**WHAT IS NEEDED**
From the data that follows, copy every line holding the string "joints".
## Begin DATA PROVIDED
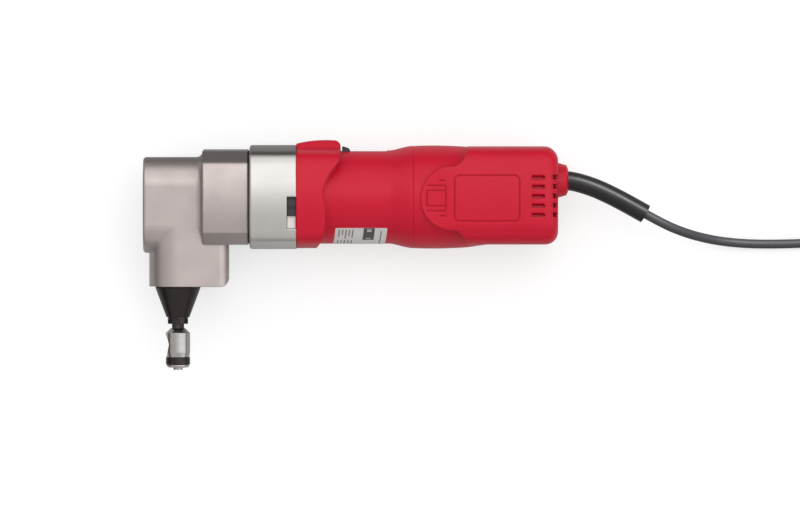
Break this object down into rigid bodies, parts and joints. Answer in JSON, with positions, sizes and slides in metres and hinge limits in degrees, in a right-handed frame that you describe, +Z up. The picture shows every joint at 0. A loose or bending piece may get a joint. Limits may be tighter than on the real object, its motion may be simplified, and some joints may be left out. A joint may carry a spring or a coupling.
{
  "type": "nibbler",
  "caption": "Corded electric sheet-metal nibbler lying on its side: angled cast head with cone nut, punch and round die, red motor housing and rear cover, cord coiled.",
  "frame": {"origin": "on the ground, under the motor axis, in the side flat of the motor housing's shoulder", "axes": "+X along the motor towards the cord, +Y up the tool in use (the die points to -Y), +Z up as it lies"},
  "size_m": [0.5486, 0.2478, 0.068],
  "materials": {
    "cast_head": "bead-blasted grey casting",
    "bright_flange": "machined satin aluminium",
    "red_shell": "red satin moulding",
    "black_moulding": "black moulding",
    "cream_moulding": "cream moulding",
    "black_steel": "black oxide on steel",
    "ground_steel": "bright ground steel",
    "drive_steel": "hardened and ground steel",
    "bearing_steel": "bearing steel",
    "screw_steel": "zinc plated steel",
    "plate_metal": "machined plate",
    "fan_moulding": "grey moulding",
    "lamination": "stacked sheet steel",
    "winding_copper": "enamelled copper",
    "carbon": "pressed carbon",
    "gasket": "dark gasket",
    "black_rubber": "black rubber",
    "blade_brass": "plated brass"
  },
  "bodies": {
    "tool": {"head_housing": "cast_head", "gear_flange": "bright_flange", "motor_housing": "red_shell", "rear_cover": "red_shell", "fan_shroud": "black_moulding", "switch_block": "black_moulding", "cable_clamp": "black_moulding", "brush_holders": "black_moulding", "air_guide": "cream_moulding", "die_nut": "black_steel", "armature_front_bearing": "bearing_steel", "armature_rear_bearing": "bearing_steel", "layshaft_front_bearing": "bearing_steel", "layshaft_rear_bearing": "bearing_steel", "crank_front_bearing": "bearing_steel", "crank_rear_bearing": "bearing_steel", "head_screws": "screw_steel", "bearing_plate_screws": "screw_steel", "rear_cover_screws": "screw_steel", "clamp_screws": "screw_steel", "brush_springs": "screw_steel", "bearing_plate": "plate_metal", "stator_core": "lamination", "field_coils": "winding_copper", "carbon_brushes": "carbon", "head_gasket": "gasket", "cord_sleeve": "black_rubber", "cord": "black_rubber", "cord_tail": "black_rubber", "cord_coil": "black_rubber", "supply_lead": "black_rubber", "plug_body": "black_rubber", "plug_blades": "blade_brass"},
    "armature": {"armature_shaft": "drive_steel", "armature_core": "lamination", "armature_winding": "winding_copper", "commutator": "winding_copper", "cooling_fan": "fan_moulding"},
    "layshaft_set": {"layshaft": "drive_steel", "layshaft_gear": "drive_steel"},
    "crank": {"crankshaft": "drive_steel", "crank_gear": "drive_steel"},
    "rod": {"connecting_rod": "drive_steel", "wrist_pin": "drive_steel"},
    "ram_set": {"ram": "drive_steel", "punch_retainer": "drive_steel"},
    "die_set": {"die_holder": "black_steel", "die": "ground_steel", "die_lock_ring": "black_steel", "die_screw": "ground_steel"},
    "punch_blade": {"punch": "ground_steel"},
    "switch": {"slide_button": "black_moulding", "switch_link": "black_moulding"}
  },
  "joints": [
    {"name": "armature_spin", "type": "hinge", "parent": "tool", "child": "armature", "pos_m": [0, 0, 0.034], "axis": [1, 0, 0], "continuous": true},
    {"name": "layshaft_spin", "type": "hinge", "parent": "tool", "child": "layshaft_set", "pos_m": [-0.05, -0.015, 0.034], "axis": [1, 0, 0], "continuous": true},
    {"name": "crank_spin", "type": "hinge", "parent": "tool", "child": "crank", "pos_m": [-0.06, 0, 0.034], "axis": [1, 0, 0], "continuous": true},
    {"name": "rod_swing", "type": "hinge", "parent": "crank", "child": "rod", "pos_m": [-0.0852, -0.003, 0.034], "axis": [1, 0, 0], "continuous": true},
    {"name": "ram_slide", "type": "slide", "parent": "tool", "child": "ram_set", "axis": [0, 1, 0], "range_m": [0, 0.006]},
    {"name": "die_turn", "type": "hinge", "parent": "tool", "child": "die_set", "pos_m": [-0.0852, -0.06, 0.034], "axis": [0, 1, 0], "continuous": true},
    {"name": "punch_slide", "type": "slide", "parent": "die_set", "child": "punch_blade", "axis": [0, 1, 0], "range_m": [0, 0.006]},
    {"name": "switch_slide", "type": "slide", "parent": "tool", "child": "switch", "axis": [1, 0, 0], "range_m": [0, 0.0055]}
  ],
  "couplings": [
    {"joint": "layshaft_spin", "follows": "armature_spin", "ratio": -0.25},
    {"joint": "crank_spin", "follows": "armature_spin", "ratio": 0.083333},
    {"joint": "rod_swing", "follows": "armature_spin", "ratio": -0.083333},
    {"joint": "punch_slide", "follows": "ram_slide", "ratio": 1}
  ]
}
## End DATA PROVIDED
**EXERCISE RESPONSE**
Break this object down into rigid bodies, parts and joints. Answer in JSON, with positions, sizes and slides in metres and hinge limits in degrees, in a right-handed frame that you describe, +Z up. The picture shows every joint at 0. A loose or bending piece may get a joint. Limits may be tighter than on the real object, its motion may be simplified, and some joints may be left out. A joint may carry a spring or a coupling.
  "joints": [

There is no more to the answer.